Kaldı ki birçok potansiyel antibiyotik adayı, klinik denemelerde başarısız olabilir. Bu durum, şirketleri yatırım yapmaktan alıkoyabilir, çünkü başarısızlık, yatırımın geri dönüşünü olumsuz etkileyebilir.
Kamu-özel sektör işbirliği ve teşvik mekanizmaları gibi çözümlerle yeni antibiyotiklerin geliştirilmesi teşvik edilmeye çalışılıyor.
Hangi yanlışlar antibiyotik direncini global bir soruna dönüştürdü?
*Yanlış veya gereksiz kullanımı: Antibiyotikler, sadece bakteriyel enfeksiyonları tedavi eder ve virüsler gibi diğer patojenlere karşı etkisizler. Ancak sıkça virüs kaynaklı enfeksiyonlar (örneğin, soğuk algınlığı ve grip) için kullanıldığında (veya gereksiz yere verildiğinde) direnç gelişme riski artar.
*Dozaj talimatlarına uyulmaması: Dozaj talimatlarına uyulmaması veya tedavi süresinin tamamlanmaması direnç geliştirmesine neden olabilir.

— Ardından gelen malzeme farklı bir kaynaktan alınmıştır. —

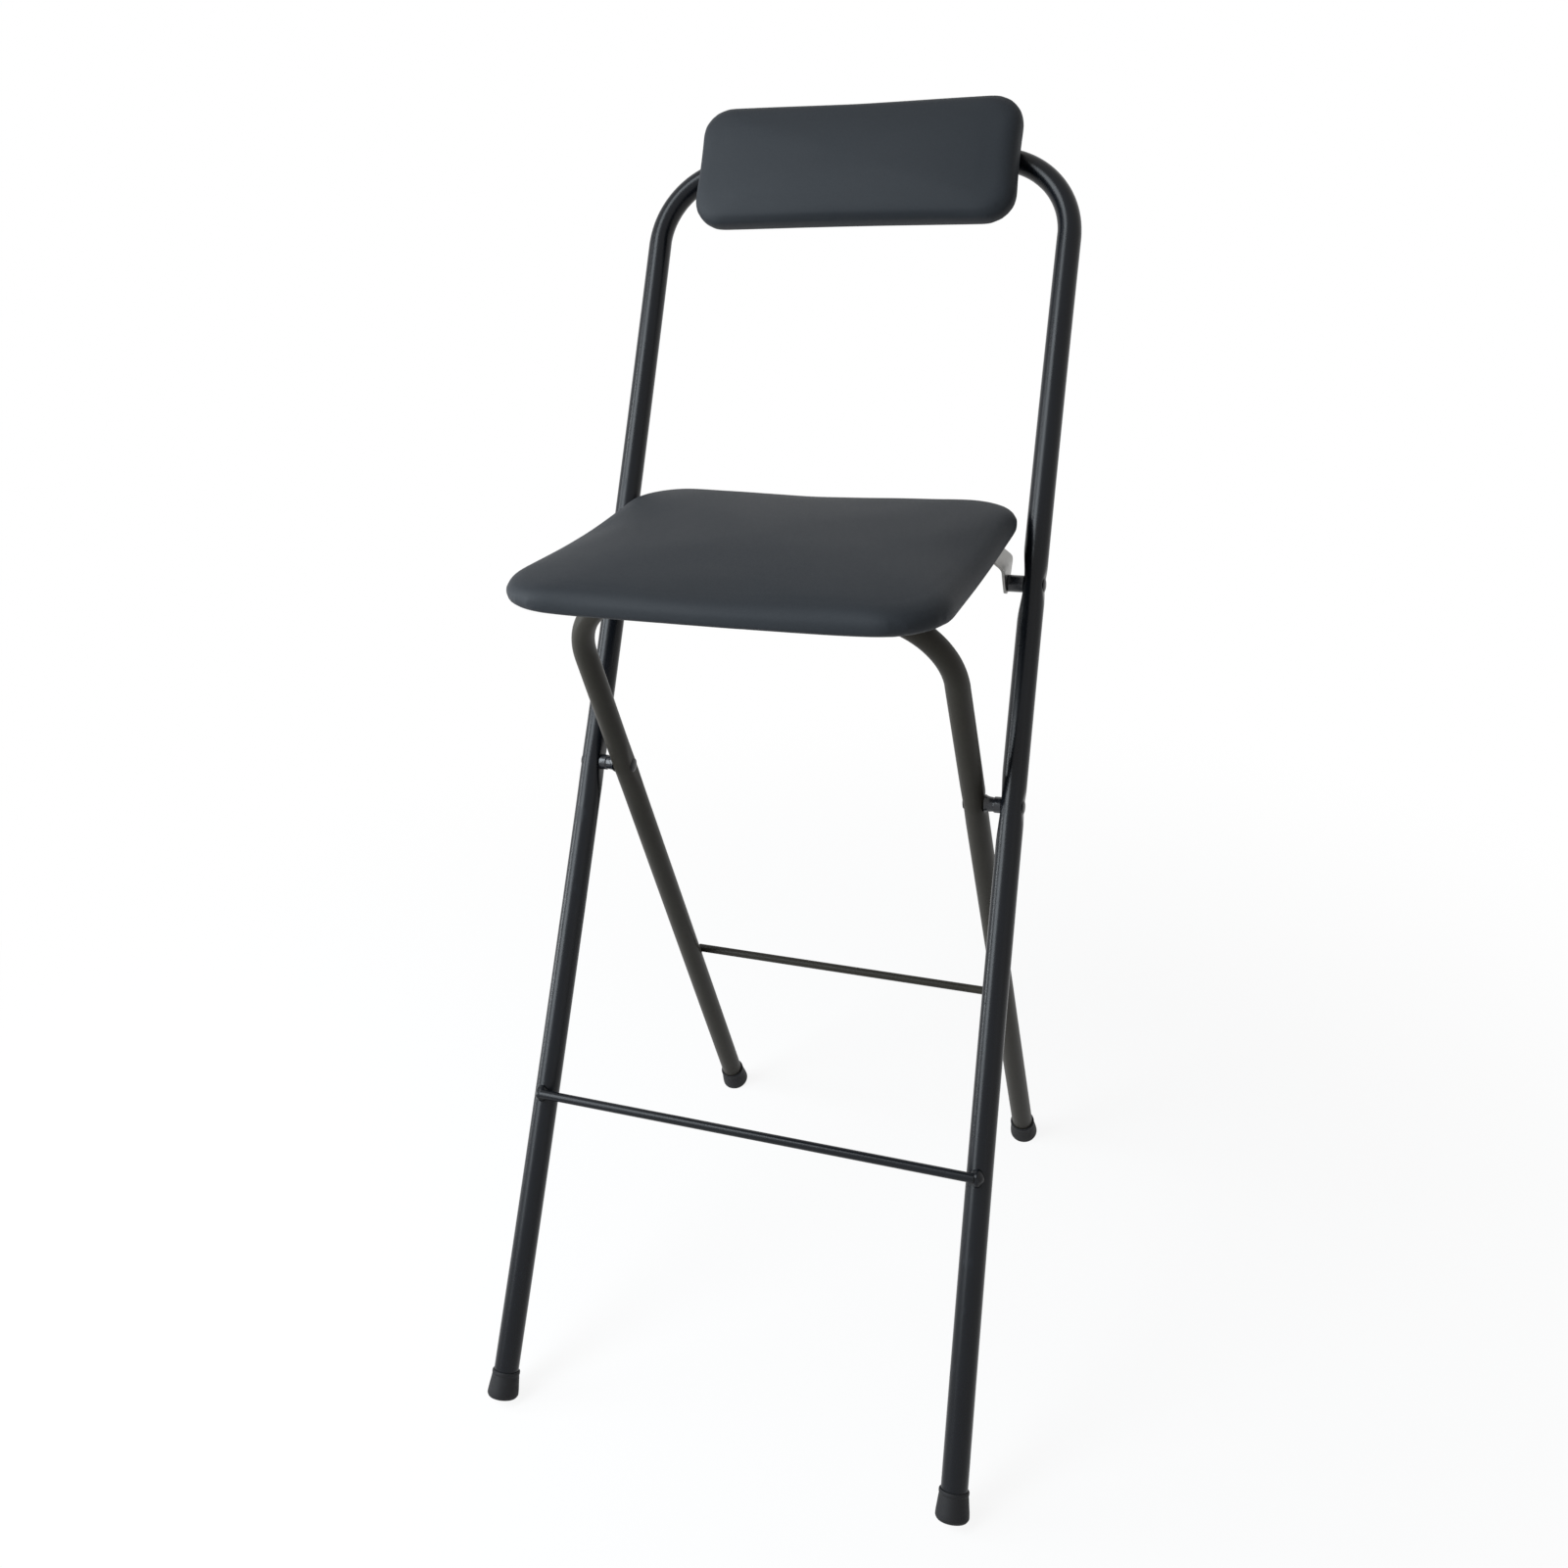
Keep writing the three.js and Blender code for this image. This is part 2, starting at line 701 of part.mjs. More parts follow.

*Tarım ve hayvancılık alanında antibiyotik kullanımı: Hayvan yetiştiriciliğinde ve tarım alanlarında yaygın olarak kullanılan antibiyotikler, dirençli bakteri suşlarının çevreye ve gıdalara yayılmasına neden olabilir. Bu, insanlara dirençli bakterilere maruz kalma riskini artırabilir.
*Kötü hijyen uygulamaları: El hijyeni ve genel hijyen kurallarına uyulmaması, enfeksiyonların yayılması ve antibiyotik kullanımının artmasına neden olabilir.
*Küresel İşbirliğinde eksiklik: Bu küresel bir sorun ve etkili yönetilmesi için uluslararası işbirliği önemli. Ancak ülkeler arasında koordinasyon eksikliği ve farklı antibiyotik kullanım politikaları sorunları tetikleyebilir.
Sorunu çözmek için, sağlık profesyonelleri, ilaç endüstrisi, tarım sektörü ve hükümetler arasında geniş kapsamlı bir çaba gereklid. Kullanımının düzenlenmesi, yeni antibiyotiklerin keşfi, hijyen standartlarının yükseltilmesi ve küresel sağlık politikalarının oluşturulması gibi alanlarda yoğunlaşmak gerekiyor.